Provision an Azure Lake Store Gen 2 account in #1 - with Hierarchical Name Space (HNS) enabled.
https://docs.microsoft.com/en-us/azure/storage/data-lake-storage/quickstart-create-account
Lets grant the same service principal name, blob contributor role based access to ADLS Gen 2
Provision an Azure Databricks premium tier workspace in the Vnet we created in #2, the same resource group as in #1, and in the same region as #1. Then peer the Dataricks service provisioned Vnet with the Vnet from #2 for access if you are trying out Kafka - otherwise, not required. We will discuss Vnet injection in the classroom.
Provision a workspace & cluster
Peering networks
The peering aspect is specific to Kafka and assumed no Vnet injection with Databricks. NOT required unless working with Kafka.
Provision Azure Event Hub (standard tier, three throughput units) in #1, and a consumer group. Set up SAS poliies for access, and capture the credentials required for access from Spark.
https://docs.microsoft.com/en-us/azure/event-hubs/event-hubs-create
Provision a Kafka cluster in the resource group and Vnet from #2. Enable Kafka to advertise private IPs, and configure it to listen on all network interfaces.
Provisioning: https://docs.microsoft.com/en-us/azure/hdinsight/kafka/apache-kafka-get-started#create-an-apache-kafka-cluster
Broadcast IP addresses, configure listener: https://docs.microsoft.com/en-us/azure/hdinsight/kafka/apache-kafka-connect-vpn-gateway#configure-kafka-for-ip-advertising
Provision a logical database (Standard S0 - 10 DTUs) server in #1, and an Azure SQL Database within the server. Configure the firewall to allow our machine to access, and also enable access to the Dataricks Vnet. Capture credentials for access from Databricks.

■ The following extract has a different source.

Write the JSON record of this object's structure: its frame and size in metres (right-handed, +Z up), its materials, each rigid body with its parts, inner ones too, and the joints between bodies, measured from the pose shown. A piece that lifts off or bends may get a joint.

https://docs.microsoft.com/en-us/azure/sql-database/sql-database-get-started-portal#create-a-sql-database
We will work on the firewall aspect in the classroom.
Provision an Azure SQL datawarehouse (gen1, 100 DWU), in #1 in the same database server created in #8.
https://docs.microsoft.com/en-us/azure/sql-data-warehouse/create-data-warehouse-portal#create-a-data-warehouse
Provision a Cosmos DB account in #1, a database and 3 collections - one for batch load, one for streaming. Provision specs are below.
Database: gws_db (dont provision throughput)
Within gws_db, the following collections:
- Name: chicago_crimes_curated_batch; Partition key: /case_id; Throughput: 1000
- Name: chicago_crimes_curated_stream; Partition key: /case_id; Throughput: 1000
- Name: chicago_crimes_curated_stream_aggr; Partition key: /case_type; Throughput: 1000
Complete step 1, 2 and 3 from the link - https://docs.microsoft.com/en-us/azure/cosmos-db/sql-api-get-started
Provision Azure Data Factory v2 instance in #1.
Complete steps 1-9 from the link - https://docs.microsoft.com/en-us/azure/data-factory/quickstart-create-data-factory-portal#create-a-data-factory
Provision Azure Key Vault instance in #1.
https://docs.microsoft.com/en-us/azure/key-vault/quick-create-portal
Provision a Linux VM (Ubuntu Server 18.10) on Azure from the portal.
We will install the Databricks CLI on this VM - due to the ephemeral nature of the cloud bash shell.